No imaginário religioso de muitos cristãos continua presente a imagem de um Deus Soberano, Senhor Onipotente, Rei sempiterno que tem suas raízes na filosofia grega e que foi se consolidando durante milênios numa sociedade patriarcal e monárquica, fortemente hierarquizada. Em nossos tempos, esse Deus, Senhor Onipotente, não exerce atração nem enamora. Será que não estamos no momento de nos voltar para o Deus da cruz?
Por outro lado, a queda dos grandes mitos do progresso, da ciência e do desenvolvimento deixaram a razão moderna sem palavras nem consolo diante do crescimento da fome, do genocídio e da deterioração da natureza. A modernidade não consegue silenciar o grito dolorido dos povos crucificados pela miséria, guerras e ódios.
Fazer experiência de Deus, no momento atual, deve nos fazer ouvir com nova profundidade o grito de Jesus: “Meu Deus, meu Deus. Por que me abandonaste?” Aí Deus se revela. Em lugar algum se ouviu de forma tão uníssona o grito do homem e a resposta de Deus.
Precisamos buscar outra imagem de Deus, uma nova imagem. “Não um Deus de onipotência arbitrária e abstrata que podendo nos livrar do mal, não o faz, ou então, o faz somente às vezes, em favor de uns poucos privilegiados, mas um Deus solidário conosco até o sangue de seu Filho: um Deus Anti-mal, como disse admiravelmente Whitehead, não é um soberano altivo e indiferente, mas o Grande companheiro, que sofre conosco e nos compreende” ( A. Torres Queiruga,citado pelo A.).

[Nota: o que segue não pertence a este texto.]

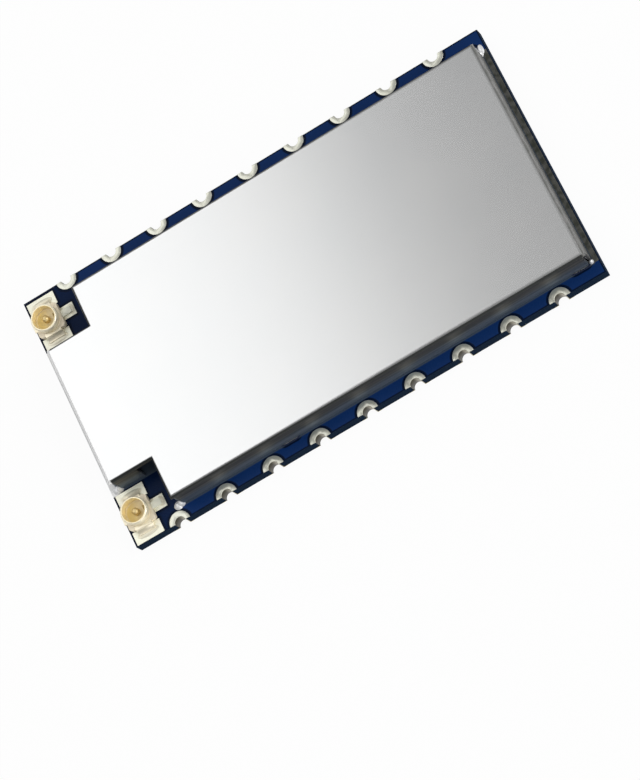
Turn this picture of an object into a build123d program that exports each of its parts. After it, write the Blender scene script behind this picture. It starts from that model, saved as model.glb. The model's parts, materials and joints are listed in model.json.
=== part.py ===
from build123d import *
import os

# Long-range radio module for soldering flat onto a larger board: a laminate board with plated
# half-holes along both long edges, a folded metal screening can over the circuit, and two
# micro coaxial receptacles left free in the can's corner notches.
# X runs along the board, Y across it and Z up through the can. The origin is the middle of the
# whole plan, level with the faces of the underside lands that the module rests on. While it is
# drawn, each piece is placed from the middle of the board.

# Board and its edge contacts
pitch = 3.81
contacts_per_edge = 9
end_margin = 3.61
board_width = 20.3
board_thickness = 1.0
copper = 0.05
hole_radius = 0.4
ring_radius = 0.8
land_width = 1.8
land_length = 1.85

# Ground lands on the underside: one is placed from the front edge and one from the back edge
large_land_x = -1.36
large_land_from_edge = 3.125
large_land_length = 5.4
large_land_width = 6.25
small_land_x = -7.55
small_land_from_edge = 3.58
small_land_length = 3.9
small_land_width = 4.86

# Screening can, folded from sheet: how far it stands in from each edge of the board, and how
# far its notches stay clear of the receptacles
sheet = 0.2
bend_radius = 0.3
can_height = 2.1
can_left_margin = 0.6
can_right_margin = 0.5
can_front_margin = 1.05
can_back_margin = 1.65
notch_end_clearance = 0.85
notch_front_clearance = 0.25
notch_back_clearance = 0.65
corner_gap = 0.1
corner_opening = 1.35
mouse_hole_width = 0.9
mouse_hole_height = 0.6

# Legs of the can and the plated slots that take them
leg_width = 1.1
leg_tip = 0.1
slot_length = 1.7
slot_width = 0.9
slot_plating = 0.1
slot_play = 0.05
end_slot_inset = 0.93
inner_slot_after_contact = 3

# Solder on the can
leg_solder_grip = 0.12
leg_solder_height = 0.6
corner_solder_height = 0.8

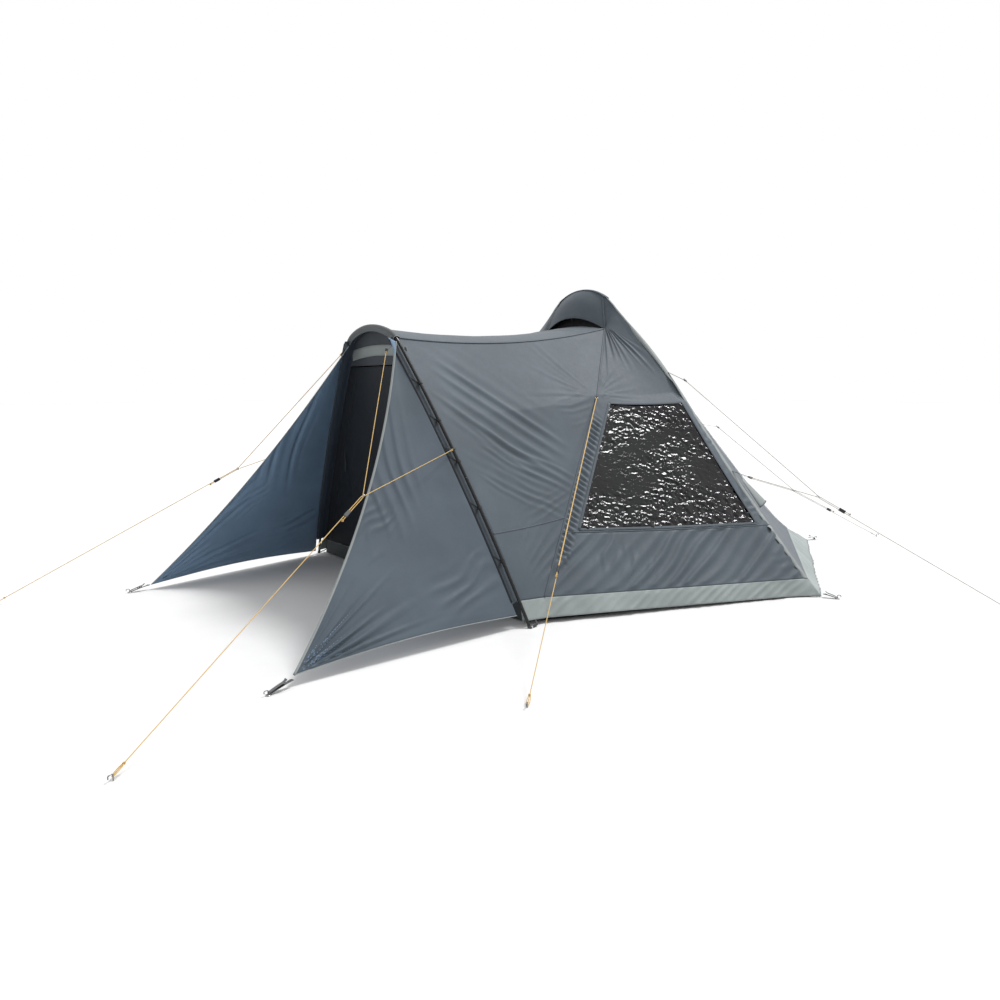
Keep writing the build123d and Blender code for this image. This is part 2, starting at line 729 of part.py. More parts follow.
def guy_runner(guy, side):
    """Line-lok runner: a flat block with a bore for each strand and a waisted grip."""
    ring, _, _, pull, _, across = guy_geometry(guy, side)
    frame = Plane(ring + pull * guy["runner"], x_dir=across, z_dir=pull)
    body = frame * Box(24, 12, RUNNER_LENGTH)
    body = fillet(body.edges().filter_by(lambda e: abs(e.tangent_at(0.5).dot(pull)) > 0.99), 3)
    for strand in (-STRAND_OFFSET, STRAND_OFFSET):
        body -= frame * Pos(strand, 0, 0) * Cylinder(RUNNER_HOLE, RUNNER_LENGTH + 2)
    return body


def metal_rings():
    """Guy rings and the eyelet rings of the corner straps."""
    rings = []
    for side in (1, -1):
        for guy in GUYS.values():
            ring, _, _, _, _, across = guy_geometry(guy, side)
            rings.append(torus(ring, across, RING_RADIUS, WIRE_RADIUS).solid())
        for _, ring in strap_ends(side).values():
            rings.append(torus(Vector(ring.X, ring.Y, 4), Vector(0, 0, 1), 12, 2.5).solid())
    return group(rings)


def ground_pegs():
    pegs = []
    for side in (1, -1):
        for guy in GUYS.values():
            _, peg, _, pull, _, _ = guy_geometry(guy, side)
            pegs.append(ground_peg(peg, pull * -1))
        for start, ring in strap_ends(side).values():
            pegs.append(ground_peg(ring, start - ring))
    return group(pegs)


# ---- low side vents ----
def low_vent_hoods():
    """Small stiffened fabric hoods low on the rear side panels, beside the arch."""
    hoods = []
    for side in (1, -1):
        top_a, top_b = vec((1655, 60, 800)), vec((1525, 260, 800))
        out = Vector(0.72, 0.34, 0.60)
        low_a, low_b = vec((1805, 62, 560)), vec((1665, 300, 560))
        quad = [low_a + out * 75, low_b + out * 75, top_b + out * 22, top_a + out * 22]
        if side < 0:
            quad = [side_of(p, -1) for p in (quad[1], quad[0], quad[3], quad[2])]
        hoods.append(flat_panel(quad, thickness=2, gap=0).solid())
    return group(hoods)


def build():
    parts = {
        "groundsheet": groundsheet(),
        "main_air_beam": main_air_beam(),
        "valve_body": valve_body(),
        "valve_cap": valve_cap(),
        "pole_top": pole_top(),
        "pole_ferrules": pole_ferrules(),
        "pole_tips": pole_tips(),
        "pole_clips": pole_clips(),
        "pole_sleeve": pole_sleeve(),
        "roof_panel": roof_panel(),
        "vent_hood": vent_hood(),
        "vent_mesh": vent_mesh(),
        "rear_skirts": rear_skirts(),
        "rear_panel": rear_panel(),
        "door_surround": door_surround(),
        "door_threshold": door_threshold(),
        "door_leaf": door_leaf(),
        "zip_slider": zip_slider(),
        "webbing_straps": webbing_straps(),
        "ladder_locks": ladder_locks(),
        "metal_rings": metal_rings(),
        "ground_pegs": ground_pegs(),
        "low_vent_hoods": low_vent_hoods(),
    }
    for word, side in (("right", 1), ("left", -1)):
        panel, window = side_panel_and_window(side)
        parts[f"side_panel_{word}"] = panel
        parts[f"window_{word}"] = window
        parts[f"side_skirt_{word}"] = side_skirt(side)
        parts[f"extension_panel_{word}"] = extension_panel(side)
        parts[f"rear_side_panel_{word}"] = rear_side_panel(side)
        parts[f"wing_{word}"] = wing(side)
        parts[f"pole_leg_{word}"] = pole_leg(side)
        for name, guy in GUYS.items():
            line, path, points = guy_line(guy, side)
            parts[f"{name}_guy_{word}"] = line
            parts[f"{name}_runner_{word}"] = guy_runner(guy, side)
            report_cord(f"{name}_guy_{word}", path, points, WRAP_RADIUS)
            if guy["tabs"]:
                line, path, points = guy_bridle(guy, side)
                parts[f"{name}_bridle_{word}"] = line
                report_cord(f"{name}_bridle_{word}", path, points, BRIDLE_WRAP_RADIUS)
    return parts


def report_cord(name, path, points, radius):
    route = [[round(c / 1000, 4) for c in point] for point in points]
    print(f"{name}: length {path.length:.0f} mm, arcs {radius:.1f} mm, route {route}")


os.makedirs("parts", exist_ok=True)
for node, shape in build().items():
    export_step(shape, f"parts/{node}.step")
    print(node, "volume", round(shape.volume / 1000, 1), "cm3")
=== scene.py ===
import math

import bmesh
import bpy
import numpy as np
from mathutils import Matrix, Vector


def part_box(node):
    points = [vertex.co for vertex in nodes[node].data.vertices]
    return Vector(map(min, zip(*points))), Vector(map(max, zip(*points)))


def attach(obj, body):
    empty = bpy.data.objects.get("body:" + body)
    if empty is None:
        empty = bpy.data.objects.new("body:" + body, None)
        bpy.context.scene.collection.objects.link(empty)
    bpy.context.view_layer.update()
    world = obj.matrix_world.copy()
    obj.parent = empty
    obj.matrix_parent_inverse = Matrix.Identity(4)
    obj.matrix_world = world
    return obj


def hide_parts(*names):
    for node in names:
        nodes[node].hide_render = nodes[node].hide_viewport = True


# Teepee tent with an entry porch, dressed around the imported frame.  Metres, +Z up, the
# door faces -Y.  Every panel is a grid of points (rows, columns, 3) whose columns and
# rows are turned so that the cloth's outer face looks out of the tent.

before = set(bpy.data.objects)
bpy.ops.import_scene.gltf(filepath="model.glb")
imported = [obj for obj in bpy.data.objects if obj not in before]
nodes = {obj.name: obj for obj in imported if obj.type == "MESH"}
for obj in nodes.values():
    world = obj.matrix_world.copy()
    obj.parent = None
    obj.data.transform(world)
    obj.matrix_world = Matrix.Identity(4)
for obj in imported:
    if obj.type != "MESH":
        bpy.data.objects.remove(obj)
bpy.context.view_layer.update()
SIDES = {"right": 1, "left": -1}


# ---- driving dimensions, the same as the frame's ----
ARCH_HALF_SPAN = 2.380
ARCH_VIRTUAL_PEAK = 2.686
CROWN_RADIUS = 0.500
ARCH_BOW = 0.050             # outward bow of the inflated legs
BEAM_INSET = 0.102
BEAM_RADIUS = 0.055
REAR_FOOT = (1.290, 1.790)
REAR_RIDGE_TOP = (0.250, 0.030, 2.360)
REAR_FLARE = (0.160, 0.070)
FLARE_HEIGHT = 0.120
HOOD_CORNER = (0.360, -0.110, 2.055)
HOOD_LIP_RISE = 0.115
HOOD_LIP_REACH = 0.050
HOOD_TOP_HALF = 0.250        # where the hood's seams meet the crown
SIDE_TAB = (0.800, -0.720, 1.480)
SEAM_FOOT = (1.420, -2.030, 0.0)
RIDGE_SAG = 0.075
ROOF_CROWN = (0.080, 0.040)  # barrel rise at the porch end and at the hood end
SKIRT_TOP = (0.160, 0.122)   # height of the skirt seam at the pole and at the arch
SKIRT_HEM = (0.040, 0.010)   # the hem hangs this far off the ground
ENTRY_Y = -2.070
POLE_HALF_SPAN = 1.400
POLE_LEAN = math.atan(0.13)
POLE_TOP = 1.986
POLE_RADIUS = 0.011
POLE_TOP_RADIUS = 0.600
POLE_TOP_ANGLE = math.radians(25)
SHOULDER_RADIUS = 0.220
SHOULDER_ANGLE = math.radians(55)
DOOR_SETBACK = 0.045
DOOR_SILL = 0.140
DOOR_TOP = 1.700
JAMB_OUTER = 0.034
JAMB_WIDTH = 0.110
ZIP_GAP = 0.006
WINDOW = ((0.880, -0.663, 1.416), (1.165, -0.096, 1.396),
          (1.904, -0.110, 0.505), (1.249, -1.433, 0.540))
WING_CORNER = (1.190, -3.600, 0.060)
WING_HEAD = (0.330, -2.330, 1.850)
WING_DIP = {"right": (0.795, -2.875, 0.900), "left": (0.822, -2.905, 0.865)}
WING_HEM = {"right": 0.090, "left": 0.045}
CORD_DIAMETER = 0.005
CLIP_HEIGHTS = (0.420, 0.760, 1.060, 1.330, 1.580)   # up the pole's leaning plane
WALL_SEAM_HEIGHT = 0.62      # the seam across the porch wall
WINDOW_SEAM_ROW = 0.97       # the seam just under the window, in side panel rows
SIDE_RING = (0.824, -0.757, 1.452)

# thicknesses
CLOTH_THICK = 0.0014
TRIM_THICK = 0.0012
WEBBING_THICK = 0.0014
TAB_THICK = 0.0013
TAB_WIDTH = 0.015
MIN_AREA_SHARE = 0.31


# ---- small vector tools ----
def arr(*values):
    return np.array(values, float)


def mix(a, b, t):
    """From a to b; t may be an array, which adds an axis for the point."""
    t = np.asarray(t, float)[..., None]
    return np.asarray(a, float) * (1 - t) + np.asarray(b, float) * t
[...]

Deus está em nosso sofrimento. Compartilha esse sofrer. Não estamos sós na insondável provação da existência. A teologia está encarregada de aprofundar o conceito da onipotência de Deus para mostrar que não é uma onipotência mágica indigna de Deus e do homem, mas a Onipotência do Amor infinito que penetra a realidade do nosso mal para partilhar de nosso grito e fazê-lo seu. Esvaziou-se de si para tornar-se servo do homem (Fl 2,6.8). A onipotência de Deus não é para ele, mas para nós. Uma vez que Deus partilha nossa finitude e debilidade, tudo é possível, inclusive ressuscitar da morte ( A. Gesche).
O anúncio de Deus sempre foi feito tendo como pano de fundo a fórmula de Santo Anselmo: Deus é: id quod maius cogitari nequit, quer dizer, um Deus que é sempre maior do que podemos esperar, imaginar, pensar ou compreender. Um autor citado por Pagola inverte a fórmulação: Deus é id quod minus cogitari nequit, quer dizer, um Deus que nos surpreende por seu ocultamento, seu inimaginável abaixamento, sua capacidade de “apequenar-se” que nunca teríamos podido imaginar, seu esvaziamento, sua kénosis, aquele que conosco vive a realidade do mal (claro, menos o pecado). Uma onipotência que dá a vida…
A crise de certos “modelos de Deus”, ou “imagens de Deus” não quer dizer que a fé cristã se torna inviável. Muito vinculada à filosofia grega o cristianismo não deu o melhor de si não podendo comunicar a experiência do Deus Amor. “Vemos hoje emergir uma cultura nova, indiferente ao Deus Onipotente, mas com ouvidos para escutar testemunhas e buscadores de um Deus com rosto renovado: um Deus Amigo e Amante; enamorado até o extremo de cada ser, servidor humilde de suas criaturas; veio até nós não para ser servido, mas para servir; com capacidade infinita de compadecer-se, compreender, acolher a todos; um Deus que não cabe em nenhuma religião ou igreja, porque habita em todo coração humano e acompanha cada ser humano em sua desgraça; um Deus que sofre na carne dos famintos e os miseráveis da terra; um Deus que ama o corpo e a alma, a felicidade e o sexo; um Deus que esta em nós para buscar e salvar o que estropiamos e perdemos; um Deus que desperta nossa responsabilidade e ergue nossa dignidade; um Deus que liberta dos medos e quer, desde agora, a paz e a felicidade para todos; um Deus que não se angustia diante da morte, mas abraça a cada criatura enquanto agoniza livra da morte. Um Deus de quem podemos nos enamorar.
Os devotos do Coração de Jesus se colocam, assim, diante de um Deus que se tornou ternura amorosa e que permitiu que fosse feita uma em seu lado. Nessa fenda, nesse coração se encontra a força e a sabedoria de Deus (cf. 1Corintios 1,24).